Retirement income products
Retirement income products
retirement
A new breed of retirement income funds

Retirement income products » A new breed of retirement income funds

To some people, thinking about investments is the height of tedium. To others, the topic is too intimidating or complex to master. It's particularly daunting for those close to retirement who have no pension to look forward to, and who need to convert their assets into a stream of income.

Among the financial institutions scrambling to provide solutions are mutual fund firms. Some are offering individual investors a new breed of target-date funds that focus on providing retirement income.

Mutual funds managing paychecks

Most of these newfangled retirement income funds have sprung up only within the last three years, and there's a great deal of variability within the category. Because there's no standard nomenclature for them, discussing mutual funds designed to pay out retirement income over time can be more than a little confusing.

One type of retirement income fund is actually a static asset allocation fund. They are typically the end of the road in a target-date series.

Because they don't offer a payout, those types of funds are excluded from the retirement income fund category put together by Lipper, an investment research company.

The funds that Lipper considers to be within the rubric of retirement income funds include those with appropriate asset allocations for retired investors that also pay out money over time.

"We designed this classification to identify funds with professionally managed drawdowns -- that is, funds that provide an allowance of sorts to the investor," says Tom Roseen, senior analyst and research manager for the U.S. and Latin America at Lipper. "So the investor is not only depending on the manager to asset allocate and diversify, but also provide drawdown expertise to the investor."

The category now has $1.1 billion of net assets under management and growing.

Two types of retirement income funds

According to Roseen, the 30-odd funds in this category can be divided into two subsets: perpetuity and nonperpetuity.

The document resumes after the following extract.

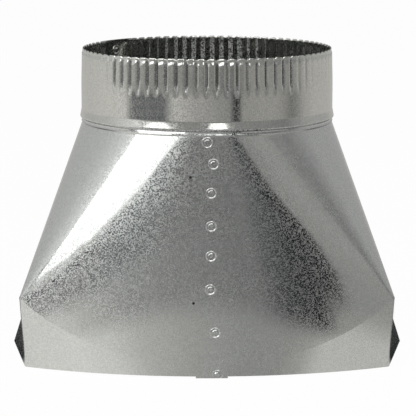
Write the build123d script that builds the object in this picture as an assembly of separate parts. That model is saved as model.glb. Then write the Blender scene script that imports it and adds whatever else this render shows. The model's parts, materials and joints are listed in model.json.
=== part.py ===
from build123d import *
from math import cos, degrees, radians, sin
import os

# Duct transition in galvanised sheet steel: a rectangular mouth at the bottom,
# a round crimped collar on top. Millimetres, +Z up, the lap seam faces -Y.
# The origin is on the surface that it stands on, under the collar's axis.

# The sheet, and how closely the two pieces fit
sheet = 0.55
joint_clearance = 0.12
fold_length = 1.6
weld_overlap = 0.03

# Rectangular mouth, which stands on the floor
mouth_depth = 80.0
mouth_front_width = 257.0
mouth_back_width = 287.0
mouth_front_bulge = 34.0
mouth_back_bulge = 24.0
front_edge_trim = 1.4

# Folded corners, where the cones end
corner_height = 49.5
corner_front_width = 264.0
corner_back_width = 255.0
crease_height = 8.5
front_crease_bulge = 35.5
back_crease_bulge = 26.0
relief_hole_radius = 0.9

# Round neck of the body, and how much of its ring each panel takes up, in degrees
body_height = 170.0
neck_height = 3.3
front_panel_angle = 55.0
back_panel_angle = 45.0
side_panel_angle = 6.0

# Locking bead, rolled through the neck and the collar's foot
bead_depth = 0.45
bead_half_height = 1.0
bead_rise = 1.3

# Round collar, whose plain wall stands a little proud of the neck
collar_radius = 88.9
collar_over_neck = 0.3
collar_rise = 52.4
flange_overhang = 0.95
flange_slope = 0.5
flange_thickness = 1.0
flange_roll = 0.9
flare_height = 4.2

# Crimped end of the collar
flute_count = 80
flute_depth = 1.3
flute_length = 26.0
flute_run_out = 11.0
flute_slant = 0.35
lip_height = 2.3
lip_shoulder = 1.6
lip_flute_depth = 0.7
rim_taper = 1.0
rim_wave = 0.8

# Lap seams
body_lap_left_top = -11.5
body_lap_left_bottom = -7.7
body_lap_right = 14.4
collar_lap_angle = 139.5
collar_lap_width = 24.0
edge_line_width = 0.35
edge_line_depth = 0.3

# Clinches that join the laps; on the body, each is given by its place across
# and by its height as a share of the body's
clinch_outer_radius = 3.5
clinch_button_radius = 1.75
clinch_depth = 0.38
clinch_slope = 0.45
clinch_boss_height = 0.35
clinch_step = 0.12
body_clinches = [
    (0.3, 0.978),
    (4.5, 0.891),
    (2.9, 0.773),
    (3.0, 0.637),
    (2.9, 0.514),
    (2.4, 0.375),
    (5.7, 0.194),
    (7.2, 0.014),
]
collar_clinch_depths = [7.6, 33.0]

# Heights and radii that follow from the sizes above
neck_radius = collar_radius - collar_over_neck
neck_top = body_height + neck_height
bead_height = body_height + bead_rise
foot_radius = neck_radius - sheet - joint_clearance
foot_bottom = body_height + joint_clearance
lap_top = body_height - joint_clearance
flange_radius = collar_radius + flange_overhang
flange_bottom = neck_top + joint_clearance
flange_top = flange_bottom + flange_slope + flange_thickness
flare_top = flange_top + flange_roll + flare_height
rim_height = body_height + collar_rise
crimp_start = rim_height - flute_length
far = 2 * (mouth_back_width + rim_height)


def open_outline(corners, front_mid, back_mid):
    """Eight edges round a folded outline, from the front left corner.

    The front and back edges are bowed through their middle points, the sides
    are straight, and a small fold rounds each corner.
    """
    front_left, front_right, back_right, back_left = corners
    panels = [
        Edge.make_three_point_arc(front_left, front_mid, front_right),
        Edge.make_line(front_right, back_right),
        Edge.make_three_point_arc(back_right, back_mid, back_left),
        Edge.make_line(back_left, front_left),
    ]
    cut = [fold_length / panel.length for panel in panels]
    panels = [panel.trim(end, 1 - end) for panel, end in zip(panels, cut)]
    edges = []
    for index, panel in enumerate(panels):
        corner = corners[(index + 1) % 4]
        following = panels[(index + 1) % 4]
        edges += [panel, Edge.make_bezier(panel @ 1, corner, following @ 0)]
    return edges


def folded_outline(inset, front_width, back_width, corner_z, front_mid, back_mid):
    """A folded outline from its widths; each middle point is (bulge, height)."""
    front = front_width / 2 - inset
    back = back_width / 2 - inset
    depth = mouth_depth / 2 - inset
    corners = [
        Vector(-front, -depth, corner_z),
        Vector(front, -depth, corner_z),
        Vector(back, depth, corner_z),
        Vector(-back, depth, corner_z),
    ]
    front_point = Vector(0, -depth - front_mid[0], front_mid[1])
    back_point = Vector(0, depth + back_mid[0], back_mid[1])
    return open_outline(corners, front_point, back_point)


def mouth_outline(inset, front_lift):
    """The mouth's edge on the floor; its front edge may be lifted in the middle."""
    return folded_outline(inset, mouth_front_width, mouth_back_width, 0,
                          (mouth_front_bulge, front_lift), (mouth_back_bulge, 0))


def crease_outline(inset):
    """The soft crease: high at the folded corners, low in the middle of a panel."""
    return folded_outline(inset, corner_front_width, corner_back_width, corner_height,
                          (front_crease_bulge, crease_height),
                          (back_crease_bulge, crease_height))


def polar(radius, angle, height):
    """A point at a radius and an angle in degrees."""
    return Vector(radius * cos(radians(angle)), radius * sin(radians(angle)), height)


def neck_outline(inset):
    """Eight arcs round the neck: four short panel tops and four cone tops."""
    panels = [(-90, front_panel_angle), (0, side_panel_angle), (90, back_panel_angle),
              (180, side_panel_angle)]
    stops = [middle + side * angle / 2 for middle, angle in panels for side in (-1, 1)]
    stops.append(stops[0] + 360)
    return [neck_arc(neck_radius - inset, start, end) for start, end in zip(stops, stops[1:])]


def neck_arc(radius, start, end):
    """Arc at the top of the body from one angle to another, in degrees."""
    return Edge.make_three_point_arc(*(polar(radius, angle, body_height)
                                       for angle in (start, (start + end) / 2, end)))


def bands(outlines):
    """Ruled faces that join each outline to the next one up."""
    return [Face.make_surface_from_curves(low, high)
            for below, above in zip(outlines, outlines[1:])
            for low, high in zip(below, above)]


def tube_between(outer, inner):
    """A solid between two stacks of closed outlines, open at both ends."""
    ends = bands([outer[0], inner[0]]) + bands([outer[-1], inner[-1]])
    return Solid(Shell(bands(outer) + bands(inner) + ends))


def body_layer(outer_inset, inner_inset, front_lift):
    """A layer of the folded body between two insets from its outer surface."""
    outer, inner = ([mouth_outline(inset, front_lift), crease_outline(inset), neck_outline(inset)]
                    for inset in (outer_inset, inner_inset))
    return tube_between(outer, inner)


def rolled_ring(points):
    """A rolled sheet ring from its outer profile, given as (radius, height) points."""
    outside = Wire.make_polygon([Vector(r, 0, z) for r, z in points], close=False)
    flat = Plane.XZ.to_local_coords(outside)
    profile = flat.offset_2d(sheet, kind=Kind.INTERSECTION, side=Side.LEFT)
    face = Plane.XZ.from_local_coords(Face(profile))
    return revolve(face, axis=Axis.Z)


def bead(radius):
    """Outer profile points of the locking bead on a ring of this radius."""
    return [(radius, bead_height - bead_half_height),
            (radius + bead_depth, bead_height),
            (radius, bead_height + bead_half_height)]


def front_slab(left_bottom, left_top, right, top):
    """A block through the front panel, with a slanting left side."""
    sides = Polyline((left_bottom, 0), (right, 0), (right, top), (left_top, top), close=True)
    return Pos(0, -far / 2, 0) * extrude(Plane.XZ * make_face(sides), -far / 2)


def front_plane(solid, across, height):
    """The plane on the front panel's skin at a place across it and a height."""
    hits = Shell(solid.faces()).find_intersection_points(Axis((across, -far, height), (0, 1, 0)))
    point, normal = min(hits, key=lambda hit: hit[0].Y)
    return Plane(origin=point, z_dir=normal if normal.Y < 0 else normal * -1)


def turned(points):
    """A solid of revolution about local Z from (radius, height) points."""
    outline = Polyline(*points, close=True)
    return revolve(Plane.XZ * make_face(outline), axis=Axis.Z)


def clinch_spot():
    """Both layers of a lap where a clinch presses a ring into them round a button."""
    under = -2 * sheet - clinch_step
    return turned([
        (0, 0),
        (clinch_button_radius, 0),
        (clinch_button_radius + clinch_slope, -clinch_depth),
        (clinch_outer_radius - clinch_slope, -clinch_depth),
        (clinch_outer_radius, -clinch_step),
        (clinch_outer_radius, under),
        (clinch_outer_radius - clinch_slope, under - clinch_boss_height),
        (0, under - clinch_boss_height),
    ])


def clinched(layers, spots):
    """Lapped layers with the metal at each spot formed into a clinch."""
    below_floor = Pos(0, 0, -far / 2) * Box(far, far, far)
    for spot in spots:
        formed = spot * clinch_spot() - below_floor
        layers = layers - spot * Cylinder(clinch_outer_radius, 8 * sheet) + formed
    return layers


def neck():
    """The round neck, with the bead that locks the collar's foot."""
    return rolled_ring([(neck_radius, body_height), *bead(neck_radius), (neck_radius, neck_top)])


def corner_reliefs():
    """Small holes where the folds end at the four corners."""
    holes = []
    for width, side in ((corner_front_width, -1), (corner_back_width, 1)):
        for hand in (-1, 1):
            corner = Vector(hand * width / 2, side * mouth_depth / 2, corner_height)
            outward = Vector(hand, side, 0).normalized()
            hole = Plane(origin=corner, z_dir=outward) * Cylinder(
                relief_hole_radius, 4 * fold_length)
            holes.append(hole)
    return holes


def transition_body():
    """The folded and wrapped sheet with its lap seam at the middle of the front."""
    wall = body_layer(0, sheet, front_edge_trim)
    lap = body_layer(sheet - weld_overlap, 2 * sheet, 0) & front_slab(
        body_lap_left_bottom, body_lap_left_top, body_lap_right, lap_top)
    edge_line = body_layer(-sheet, edge_line_depth, front_edge_trim) & front_slab(
        body_lap_right, body_lap_right, body_lap_right + edge_line_width, body_height)
    spots = [front_plane(wall, across, share * body_height) for across, share in body_clinches]
    return clinched(wall - corner_reliefs() + lap, spots) - edge_line + neck()


def crimp_levels():
    """Height, peak radius, flute depth and dip of the valleys at each level."""
    end_radius = collar_radius - rim_taper
    lip_bottom = rim_height - lip_height
    return [
        (crimp_start, collar_radius, 0, 0),
        (crimp_start + flute_run_out, collar_radius, flute_depth, 0),
        (lip_bottom - lip_shoulder, collar_radius, flute_depth, 0),
        (lip_bottom, end_radius, lip_flute_depth, 0),
        (rim_height, end_radius, lip_flute_depth, rim_wave),
    ]


def collar_lap_half_angle():
    """Half of the angle that the collar's lap takes up."""
    return degrees(collar_lap_width / 2 / collar_radius)


def crimp_outline(level, inset):
    """Edges round the crimped wall at one level; the lap is left uncrimped."""
    height, peak, depth, dip = level
    pitch = 360 / flute_count
    plain = collar_lap_half_angle() + pitch / 2
    corners = []
    for flute in range(flute_count):
        start = collar_lap_angle + flute * pitch
        away = min(flute * pitch, 360 - flute * pitch)
        pressed = 0 if away < plain else 1
        corners.append((peak - inset - pressed * depth, start, height - pressed * dip))
        corners.append((peak - inset, start + flute_slant * pitch, height))
    radius, angle, first_height = corners[0]
    corners.append((radius, angle + 360, first_height))
    return [crimp_edge(here, there, depth) for here, there in zip(corners, corners[1:])]


def crimp_edge(here, there, depth):
    """One side of a flute, or an arc of the plain wall where the flutes have run out."""
    if depth:
        return Edge.make_line(polar(*here), polar(*there))
    radius, angle, height = here
    middle = polar(radius, (angle + there[1]) / 2, height)
    return Edge.make_three_point_arc(polar(*here), middle, polar(*there))


def crimped_end():
    """The crimped ring, a constant sheet between two fluted stacks."""
    levels = crimp_levels()
    outer = [crimp_outline(level, 0) for level in levels]
    inner = [crimp_outline(level, sheet) for level in levels]
    return tube_between(outer, inner)


def plain_collar():
    """The collar's foot, flange, flare and plain wall, rolled as one ring."""
    return rolled_ring([
        (foot_radius, foot_bottom),
        *bead(foot_radius),
        (foot_radius, flange_bottom),
        (flange_radius - flange_roll / 2, flange_bottom + flange_slope),
        (flange_radius, flange_top - flange_thickness / 2),
        (flange_radius, flange_top),
        (collar_radius, flare_top),
        (collar_radius, crimp_start),
    ])


def collar_lap():
    """The inner layer of the collar's lap, behind its plain and crimped wall."""
    levels = [(flare_top, collar_radius)] + [(height, peak) for height, peak, *_ in crimp_levels()]
    outside = [(radius - sheet + weld_overlap, height) for height, radius in levels]
    inside = [(radius - 2 * sheet, height) for height, radius in reversed(levels)]
    face = Plane.XZ * make_face(Polyline(*outside, *inside, close=True))
    half = collar_lap_half_angle()
    return Rot(Z=collar_lap_angle - half) * revolve(face, axis=Axis.Z, revolution_arc=2 * half)


def round_collar():
    """The rolled collar with its crimps, its lap and the clinches in it."""
    wall = plain_collar() + crimped_end()
    outward = polar(1, collar_lap_angle, 0)
    spots = [Plane(origin=polar(collar_radius, collar_lap_angle, rim_height - depth), z_dir=outward)
             for depth in collar_clinch_depths]
    return clinched(wall + collar_lap(), spots)


def write_parts():
    """Write one STEP file for each piece."""
    os.makedirs("parts", exist_ok=True)
    for name, piece in (("transition_body", transition_body()), ("round_collar", round_collar())):
        solids = piece.solids()
        export_step(Compound(solids) if len(solids) > 1 else solids[0], f"parts/{name}.step")


write_parts()
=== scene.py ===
# %% [markdown]
# # Duct transition in galvanised sheet steel
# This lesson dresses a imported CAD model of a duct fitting: a rectangular mouth below, a
# round crimped collar above. The CAD gives the true shape; Blender adds the finish of the
# sheet, a few small marks, a studio and the camera.

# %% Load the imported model
import json

import bmesh
import bpy
from math import atan2, cos, degrees, pi, radians, sin
from mathutils import Matrix, Vector

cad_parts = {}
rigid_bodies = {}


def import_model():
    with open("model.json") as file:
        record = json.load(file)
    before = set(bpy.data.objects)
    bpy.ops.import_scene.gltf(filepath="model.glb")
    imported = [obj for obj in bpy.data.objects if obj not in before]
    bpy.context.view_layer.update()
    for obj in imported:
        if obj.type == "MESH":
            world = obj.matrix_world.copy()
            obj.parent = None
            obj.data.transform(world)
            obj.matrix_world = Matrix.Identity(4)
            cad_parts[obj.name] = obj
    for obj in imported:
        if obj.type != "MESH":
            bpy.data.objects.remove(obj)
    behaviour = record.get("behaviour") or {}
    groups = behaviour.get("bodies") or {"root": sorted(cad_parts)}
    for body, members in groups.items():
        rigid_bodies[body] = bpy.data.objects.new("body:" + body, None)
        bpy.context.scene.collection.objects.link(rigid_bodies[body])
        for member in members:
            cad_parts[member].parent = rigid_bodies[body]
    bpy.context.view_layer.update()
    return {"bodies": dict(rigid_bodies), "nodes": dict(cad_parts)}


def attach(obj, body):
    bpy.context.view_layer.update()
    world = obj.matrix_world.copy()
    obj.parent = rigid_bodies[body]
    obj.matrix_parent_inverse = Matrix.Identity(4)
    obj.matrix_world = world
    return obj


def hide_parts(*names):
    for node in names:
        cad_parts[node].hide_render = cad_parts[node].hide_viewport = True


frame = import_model()
print("nodes:", sorted(frame["nodes"]))

# %% [markdown]
# ## Camera
# The product was shot from a little above with a long lens. The lens and the distance were
# found by fitting the ellipses of the collar and the corners of the mouth, so the picture
# lines up with the CAD without any shift.

# %% Place the camera
camera_distance = 1.5186
camera_elevation = radians(9.8)
aim = Vector((0.00072, 0, 0.1067))
sensor_width, lens = 36, 183.5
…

The majority are nonperpetuity funds that offer regular payments over a specific time.

Nonperpetuity funds will have an end date at which point all of the money will be paid out, earning them the unofficial moniker "target-death funds."

"You could look at it as an annuity replacement-type vehicle," says Certified Financial Planner Nick Withrow, managing advisor with BKD Wealth Advisors in Kansas City, Mo. "Its goal is to provide a stream of income over a known number of years."

On the other hand, perpetuity funds are designed to last as long as possible. Withrow likens their strategy to that of a university endowment. Rather than exhausting the principal, these funds will try to maintain or even grow your nest egg over time while distributing income. Because they try to preserve investors' principal, funds that pay out in perpetuity offer smaller payout percentages than their nonperpetuity counterparts.

According to Roseen, the three-year average annual return through May 2011 for the category of retirement income funds was 3.15 percent. See the complete list of retirement income funds, courtesy of Lipper.

Assessing retirement income funds

Funds that make regular payments could be part of a retirement solution for many investors, but there are some key considerations.

When assessing funds, investors need to be sure they're not comparing apples and oranges. The first hurdle is choosing between funds with a targeted end date and those that pay out forever.

To compare the nonperpetuity target-date funds, group similar target years together. Like target-date funds intended for the accumulation phase of retirement planning, the investments within these funds will become more conservative as their end date nears.

To compare similarly dated funds, "look at their glide path," says Roseen. A glide path is the progressive change in asset allocation over time.